Let us agree that commercialisation is no better option. It is no better option here because, unlike most modern economies, where commercialisation meant that the day-to-day operations of state owned enterprises have simply made these enterprises profitable to the extent that rather than government subsidy, these commercialised enterprises have become major source of government tax revenue, Nigeria’s commercialisation will hardly end the deep rooted patron-client system that promotes corruption, incompetence, waste and high operations costs.
What this means is that with the same incompetent people in charge, corruption and mismanagement will continue to persist in the refineries. Besides, as a result of the commercialisation arrangement, state monopoly that brings no form of innovation in the subsector will continue at the detriment of the end product cost reduction.
Not even commercialisation will bring to end the inherent sabotage of the refineries by the “cabal” involved in fuel importation who connive with the managers of the refineries to ensure that the refineries are not producing petroleum products so that they are always imported with huge subsidies given to these importers.
We should not forget that commercialisation would equally amount to these refineries easily transferring their artificially created high costs of operations to the consumers who have no option or else they will threaten to go back to demanding government subsidising their day-to-day operations.
When there was no cost recovery, the NNPC clearly gave us the number of 33 and 35 million litres per day as the consumption of Nigeria.

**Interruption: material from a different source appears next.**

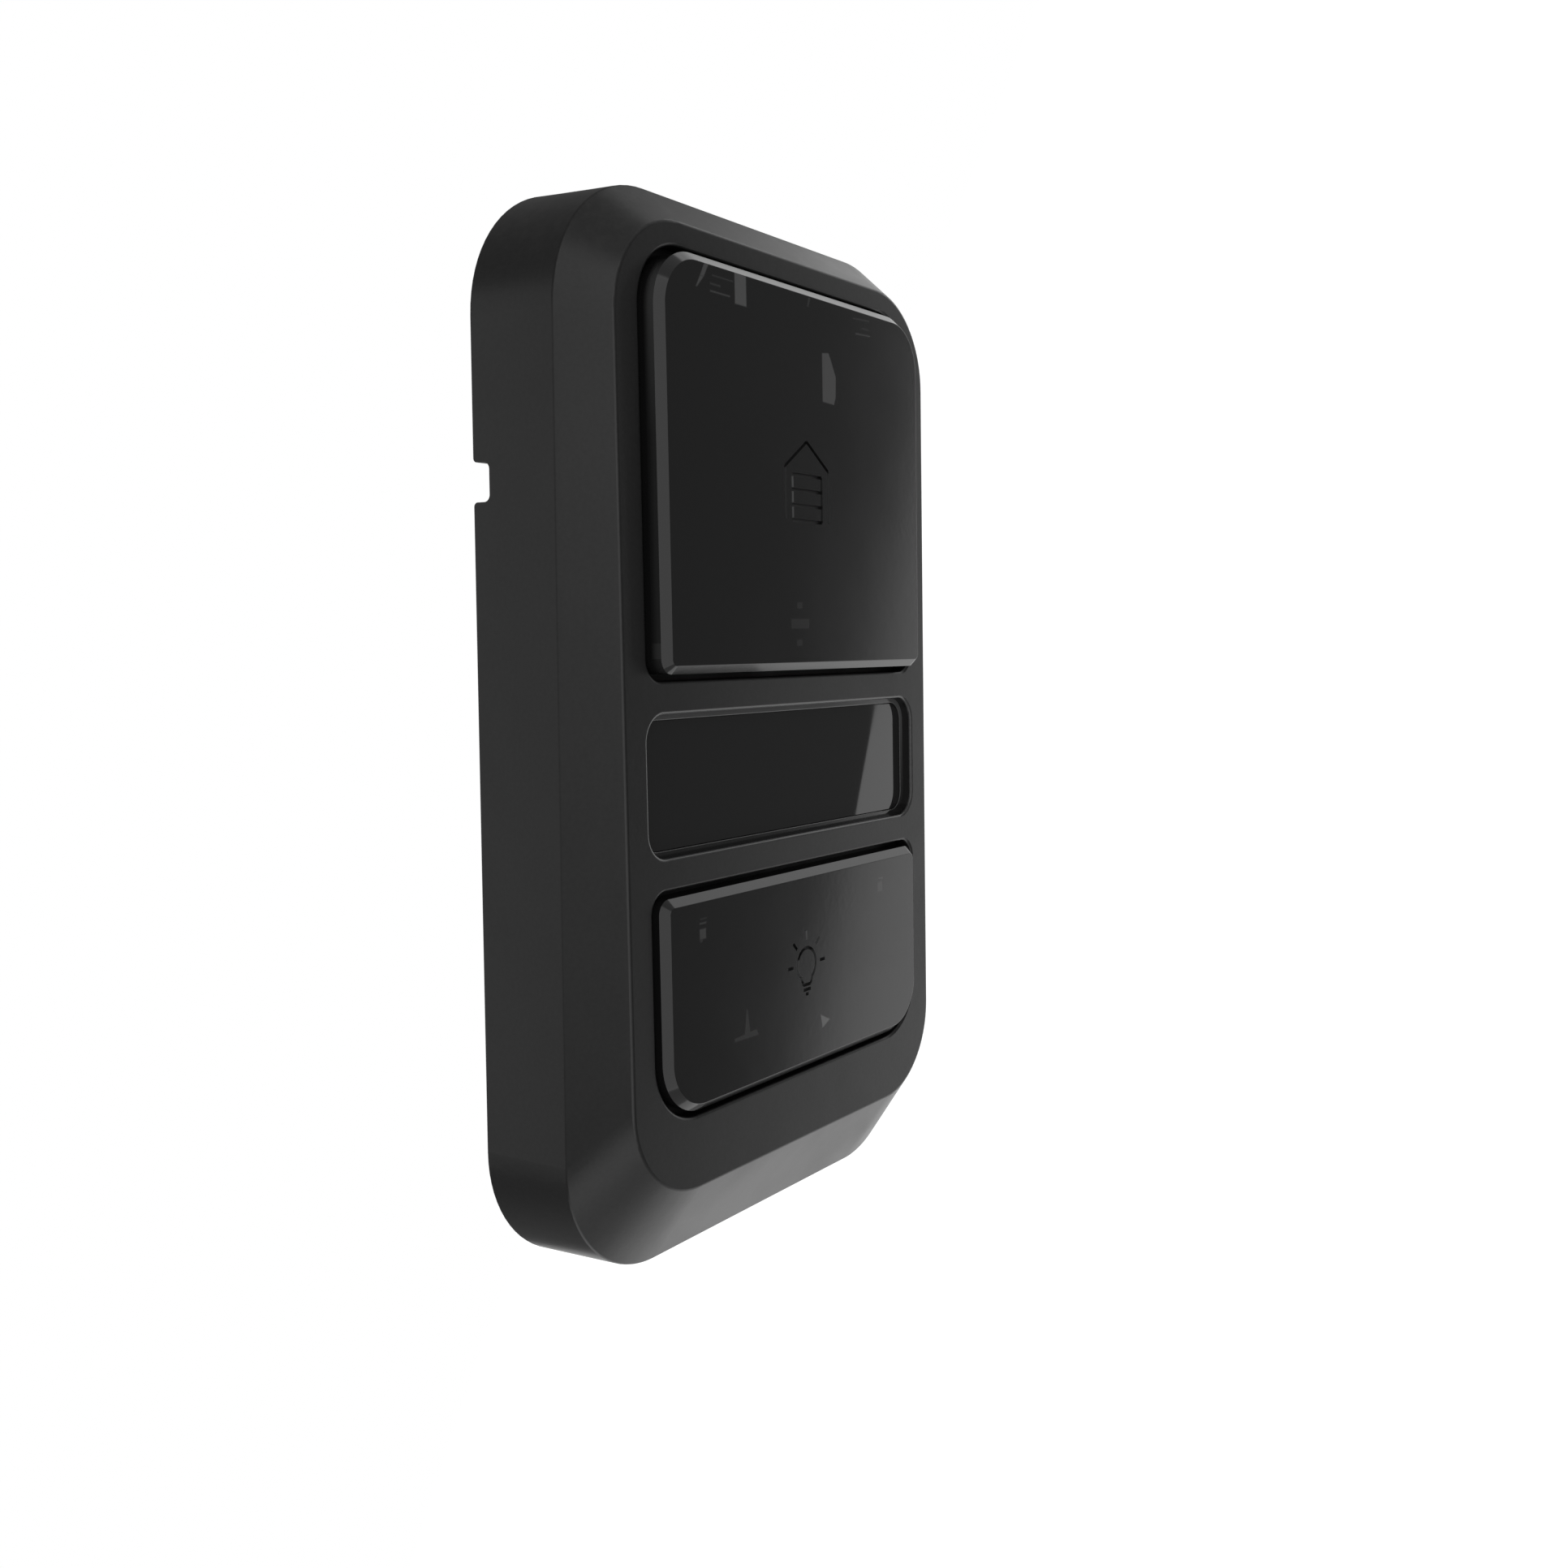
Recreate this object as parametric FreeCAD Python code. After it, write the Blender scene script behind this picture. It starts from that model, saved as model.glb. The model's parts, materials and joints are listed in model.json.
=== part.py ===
import FreeCAD, Part
import math
import os

# Wall control for a garage door: a drafted shell with a wide bevel and a
# leaning face, a large door button, a display window and a lamp button.
# Millimetres. The wall is the plane y = 0, the face looks along -Y, +Z is up
# and the origin is midway between the two wall screws.

# Outer shell
height = 127.0
width = 76.2
side_depth = 11.6
face_depth_top = 16.8
face_depth_bottom = 18.9
side_draft = 0.48
bevel_side = 3.8
bevel_top = 4.5
bevel_bottom = 10.3
corner_radius = 16.0
face_corner_radius = 11.8
wall = 2.0
face_edge_round = 0.5
crease_round = 0.4

# Openings in the face, from the top down; the door opening takes what is left
side_margin = 4.12
window_extra_width = 0.2
top_margin = 2.75
door_window_web = 3.75
window_height = 16.45
window_lamp_web = 3.75
lamp_opening_height = 27.25
bottom_margin = 8.6
sharp_corner_radius = 2.6
window_corner_radius = 3.2
opening_edge_round = 0.4
smallest_radius = 0.4
inner_crease_share = 0.35

# Notch for a wire that runs on the wall
notch_top = 31.5
notch_width = 4.4
notch_depth = 2.3
notch_round = 0.8
notch_mouth_round = 0.5

# Button caps
cap_gap = 0.8
cap_chamfer = 0.95
cap_edge_round = 0.12
cap_face_thickness = 2.0
cap_skirt = 1.3
door_cap_proud = 2.35
lamp_cap_proud = 1.18
button_travel = 0.8

# Signs engraved in the caps: a house with a slatted door, and a light bulb
engraving_depth = 0.4
engraving_width = 0.42
house_half_span = 4.9
house_ridge_rise = 4.7
house_eave_rise = 1.4
house_lintel_rise = 0.5
house_floor_drop = 5.1
house_door_half_width = 3.3
slat_lines = 4
bulb_rise = 0.75
bulb_radius = 2.1
bulb_shoulder_angle = 52.0
bulb_neck_half_width = 0.85
bulb_neck_length = 0.55
bulb_thread_pitch = 0.65
bulb_tip_half_width = 0.3
bulb_tip_drop = 1.25
ray_start = 3.1
ray_end = 4.3

# Button bases
base_inset = 3.25
flange_overlap = 0.9
flange_gap = 0.15
base_fit = 0.1
base_wall = 1.2
light_gap = 1.0
base_roof_thickness = 1.2
base_clearance = 1.8
post_radius = 1.5
post_inset = 7.4
post_tip_gap = 0.2
pusher_radius = 2.0
running_clearance = 0.05

# Return springs
spring_wire = 0.36
spring_clearance = 0.3
spring_turns = 3
spring_seat_gap = 0.05

# Wall plate
plate_gap = 1.05
plate_thickness = 1.8
plate_clearance = 0.3
screw_spacing = 83.3
screw_hole_radius = 2.25
screw_land = 1.6
screw_head_radius = 4.6
pad_wall = 1.7
foot_radius = 2.6
foot_inset = 11.0
wire_window_width = 30.0
wire_window_bottom = -16.0
wire_window_top = 12.0
wire_window_corner = 2.0
latch_height = 22.0
latch_length = 8.0
latch_thickness = 1.3
catch_reach = 1.0
catch_thickness = 1.0
barb_reach = 0.9
barb_thickness = 1.0
latch_gap = 0.3

# Circuit board
board_thickness = 1.6
board_half_width = 29.0
board_edge_inset = 5.0
board_corner = 4.0
board_screw_inset = 4.0
board_hole_clearance = 0.1

# Chassis between the board and the buttons
chassis_gap = 1.4
chassis_thickness = 1.4
chassis_clearance = 0.8
bush_length = 0.8
bush_wall = 1.0
boss_radius = 2.2
boss_gap = 0.4
boss_top_inset = 19.0
boss_bottom_inset = 25.0
brace_thickness = 1.6
standoff_radius = 2.3
lower_bay_half_width = 20.0
lower_bay_gap = 1.0
lower_bay_depth = 9.5

# Screws
small_screw_radius = 1.0
small_head_radius = 1.9
small_head_height = 1.1
small_head_round = 0.5
small_screw_length = 4.2
thread_clearance = 0.05
recess_radius = 1.0
recess_depth = 0.6

# Tactile switches and indicator lamps
switch_size = 6.0
switch_height = 3.5
switch_corner = 0.5
plunger_radius = 1.75
plunger_length = 2.4
plunger_proud = 1.1
plunger_floor_gap = 0.2
contact_gap = 0.05
door_switch_drop = 12.5
lamp_switch_drop = 6.2
led_width = 3.0
led_base_depth = 2.4
led_base_height = 0.7
led_height = 1.4
led_dome_radius = 1.08
led_dome_round = 0.42
led_spread = 7.0
aperture_margin = 0.6
guide_thickness = 0.8
guide_margin = 2.2
guide_corner = 1.0

# Display
window_ledge_depth = 1.45
window_ledge = 0.7
ledge_edge_round = 0.12
gasket_thickness = 0.15
lens_sink = 0.15
lens_overlap = 0.8
lens_fit = 0.1
frame_gap = 0.05
frame_back_depth = 4.0
frame_border = 1.3
lens_thickness = 1.0
panel_thickness = 1.6
panel_side_inset = 1.3
panel_gap = 0.05
backlight_thickness = 1.2
backlight_clearance = 0.3
backlight_strip_room = 3.4
strip_inset = 0.5
strip_width = 1.8
strip_half_length = 20.0
rib_thickness = 1.2
shelf_end_width = 4.0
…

But now with the new regime of cost recovery, NNPC is claiming daily consumption of as much as 75 million litres per day as our domestic consumption. Can you see that!
So many of our international partners have said that even if we are feeding Nigeria, Cameroon, Ghana and Niger, we cannot consume more than 35 million litres per day. So where is the 60 -70 million litres narrative coming from? The answer is simple: from corruption! May God intervene in the affairs of this country, Amen!